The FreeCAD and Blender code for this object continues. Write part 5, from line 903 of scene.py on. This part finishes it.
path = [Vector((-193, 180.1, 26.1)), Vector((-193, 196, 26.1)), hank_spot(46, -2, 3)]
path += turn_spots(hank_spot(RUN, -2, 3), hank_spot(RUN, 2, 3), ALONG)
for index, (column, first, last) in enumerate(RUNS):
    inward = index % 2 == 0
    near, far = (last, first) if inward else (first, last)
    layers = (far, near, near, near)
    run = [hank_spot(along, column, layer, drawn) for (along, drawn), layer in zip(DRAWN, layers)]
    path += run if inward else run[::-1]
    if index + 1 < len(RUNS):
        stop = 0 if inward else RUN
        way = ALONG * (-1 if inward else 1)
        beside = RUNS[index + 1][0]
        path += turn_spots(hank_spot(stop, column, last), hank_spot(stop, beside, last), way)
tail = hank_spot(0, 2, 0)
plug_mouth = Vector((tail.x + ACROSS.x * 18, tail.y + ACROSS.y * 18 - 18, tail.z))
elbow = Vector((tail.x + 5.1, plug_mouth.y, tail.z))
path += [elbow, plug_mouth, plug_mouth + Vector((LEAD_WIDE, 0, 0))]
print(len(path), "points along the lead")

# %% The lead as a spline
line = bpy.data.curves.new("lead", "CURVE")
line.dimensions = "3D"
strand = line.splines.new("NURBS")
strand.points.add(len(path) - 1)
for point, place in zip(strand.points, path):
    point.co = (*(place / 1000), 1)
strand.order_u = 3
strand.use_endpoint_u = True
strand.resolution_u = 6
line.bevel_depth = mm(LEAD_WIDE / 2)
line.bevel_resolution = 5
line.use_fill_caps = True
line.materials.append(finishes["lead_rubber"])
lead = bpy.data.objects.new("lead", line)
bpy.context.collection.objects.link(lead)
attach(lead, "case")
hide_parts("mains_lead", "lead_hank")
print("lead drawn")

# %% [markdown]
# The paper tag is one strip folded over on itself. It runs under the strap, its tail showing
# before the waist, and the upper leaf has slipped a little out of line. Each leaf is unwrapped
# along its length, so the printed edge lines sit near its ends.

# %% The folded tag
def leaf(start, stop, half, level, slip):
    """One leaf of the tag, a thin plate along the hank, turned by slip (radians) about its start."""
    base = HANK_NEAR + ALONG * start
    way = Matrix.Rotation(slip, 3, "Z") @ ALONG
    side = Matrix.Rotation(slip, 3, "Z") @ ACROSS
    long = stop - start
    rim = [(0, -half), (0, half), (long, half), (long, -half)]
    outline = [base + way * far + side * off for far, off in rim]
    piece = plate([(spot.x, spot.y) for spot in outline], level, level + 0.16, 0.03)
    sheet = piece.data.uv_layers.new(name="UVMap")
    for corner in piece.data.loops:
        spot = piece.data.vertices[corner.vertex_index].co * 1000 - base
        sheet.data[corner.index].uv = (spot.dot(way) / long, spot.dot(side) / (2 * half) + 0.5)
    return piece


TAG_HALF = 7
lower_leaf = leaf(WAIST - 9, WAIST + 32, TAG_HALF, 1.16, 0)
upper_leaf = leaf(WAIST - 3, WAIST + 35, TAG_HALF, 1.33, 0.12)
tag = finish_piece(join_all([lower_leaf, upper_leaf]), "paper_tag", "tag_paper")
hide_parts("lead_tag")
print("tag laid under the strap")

•••

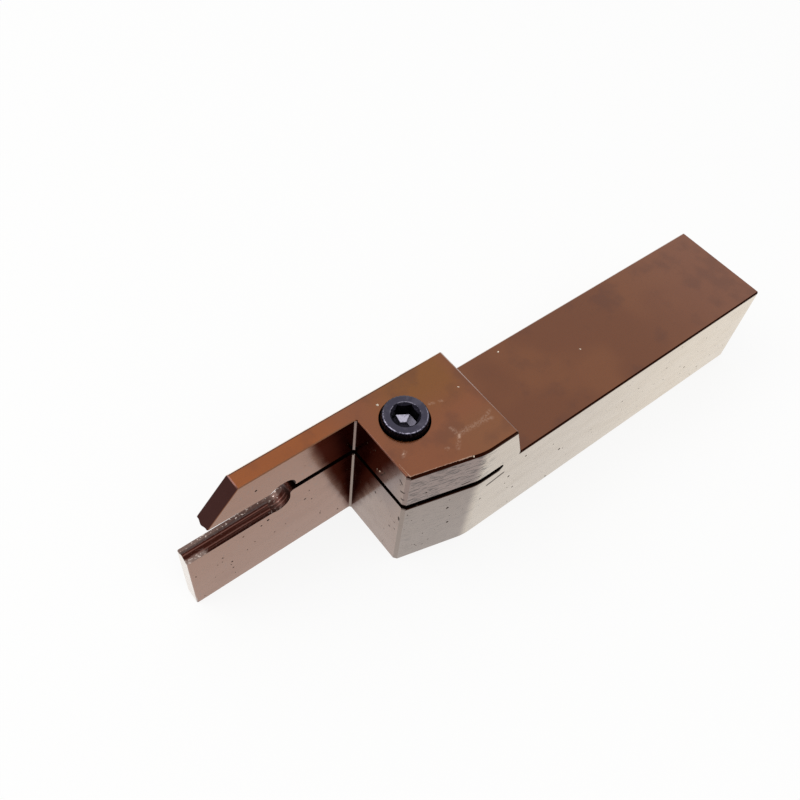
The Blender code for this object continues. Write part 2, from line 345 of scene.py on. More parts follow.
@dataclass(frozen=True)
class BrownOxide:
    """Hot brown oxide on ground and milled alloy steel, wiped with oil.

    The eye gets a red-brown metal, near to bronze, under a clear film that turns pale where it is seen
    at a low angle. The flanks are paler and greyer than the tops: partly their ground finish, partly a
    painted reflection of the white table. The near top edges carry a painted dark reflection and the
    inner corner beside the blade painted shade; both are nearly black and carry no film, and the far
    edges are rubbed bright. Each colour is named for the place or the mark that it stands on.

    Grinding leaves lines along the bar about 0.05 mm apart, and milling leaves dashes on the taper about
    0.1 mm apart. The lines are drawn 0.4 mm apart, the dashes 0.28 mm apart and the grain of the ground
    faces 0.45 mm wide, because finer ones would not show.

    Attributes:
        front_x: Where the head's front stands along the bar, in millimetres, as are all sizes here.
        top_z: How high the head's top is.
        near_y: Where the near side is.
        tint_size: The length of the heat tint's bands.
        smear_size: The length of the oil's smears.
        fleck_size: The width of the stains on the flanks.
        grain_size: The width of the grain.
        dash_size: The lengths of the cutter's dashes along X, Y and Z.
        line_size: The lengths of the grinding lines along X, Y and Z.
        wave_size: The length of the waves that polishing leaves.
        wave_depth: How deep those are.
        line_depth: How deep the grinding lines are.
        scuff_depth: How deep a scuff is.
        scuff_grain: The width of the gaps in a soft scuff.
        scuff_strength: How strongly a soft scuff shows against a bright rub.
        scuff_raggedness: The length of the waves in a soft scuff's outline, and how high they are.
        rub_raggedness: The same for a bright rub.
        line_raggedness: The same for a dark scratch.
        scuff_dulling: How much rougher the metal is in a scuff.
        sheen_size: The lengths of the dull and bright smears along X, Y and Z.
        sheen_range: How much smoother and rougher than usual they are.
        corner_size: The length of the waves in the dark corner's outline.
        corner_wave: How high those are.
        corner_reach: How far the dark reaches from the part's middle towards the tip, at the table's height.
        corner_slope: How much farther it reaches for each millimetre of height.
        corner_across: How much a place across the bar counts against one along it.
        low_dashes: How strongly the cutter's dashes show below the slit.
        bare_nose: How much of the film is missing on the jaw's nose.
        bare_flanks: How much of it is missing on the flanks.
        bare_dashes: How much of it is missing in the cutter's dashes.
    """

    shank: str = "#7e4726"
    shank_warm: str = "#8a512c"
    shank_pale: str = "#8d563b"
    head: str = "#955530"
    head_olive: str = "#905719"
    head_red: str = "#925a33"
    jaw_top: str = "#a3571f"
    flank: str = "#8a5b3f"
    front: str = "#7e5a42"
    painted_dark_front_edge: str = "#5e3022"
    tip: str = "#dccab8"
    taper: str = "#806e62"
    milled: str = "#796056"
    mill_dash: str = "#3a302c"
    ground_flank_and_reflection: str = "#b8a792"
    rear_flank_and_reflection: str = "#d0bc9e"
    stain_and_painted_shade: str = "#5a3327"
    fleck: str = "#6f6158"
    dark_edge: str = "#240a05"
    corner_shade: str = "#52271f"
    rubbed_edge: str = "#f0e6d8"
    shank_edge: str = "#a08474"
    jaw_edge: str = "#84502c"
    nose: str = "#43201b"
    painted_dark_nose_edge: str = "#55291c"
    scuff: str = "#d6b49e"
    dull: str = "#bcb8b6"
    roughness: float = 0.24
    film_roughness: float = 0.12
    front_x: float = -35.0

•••

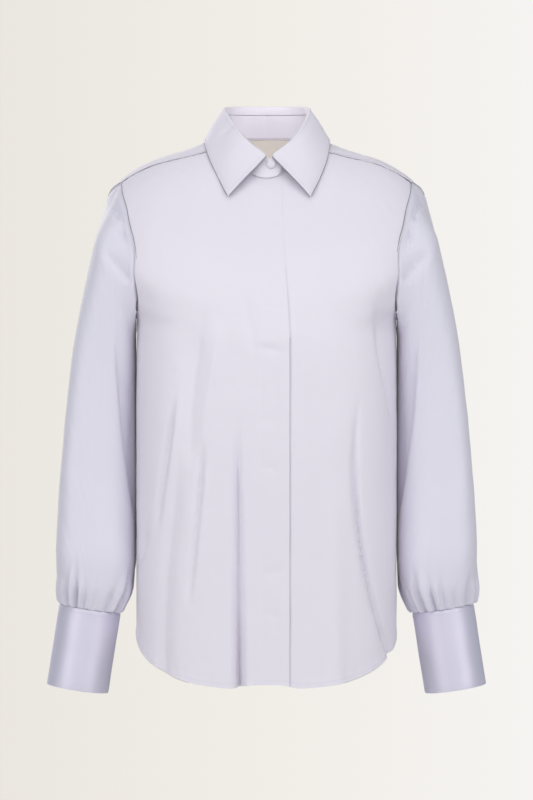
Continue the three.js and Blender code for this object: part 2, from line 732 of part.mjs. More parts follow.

•••

WRITTEN EXERCISE - Copy each line of the records that contains the word "this".

ANSWER -
The FreeCAD and Blender code for this object continues. Write part 5, from line 903 of scene.py on. This part finishes it.
The Blender code for this object continues. Write part 2, from line 345 of scene.py on. More parts follow.
Continue the three.js and Blender code for this object: part 2, from line 732 of part.mjs. More parts follow.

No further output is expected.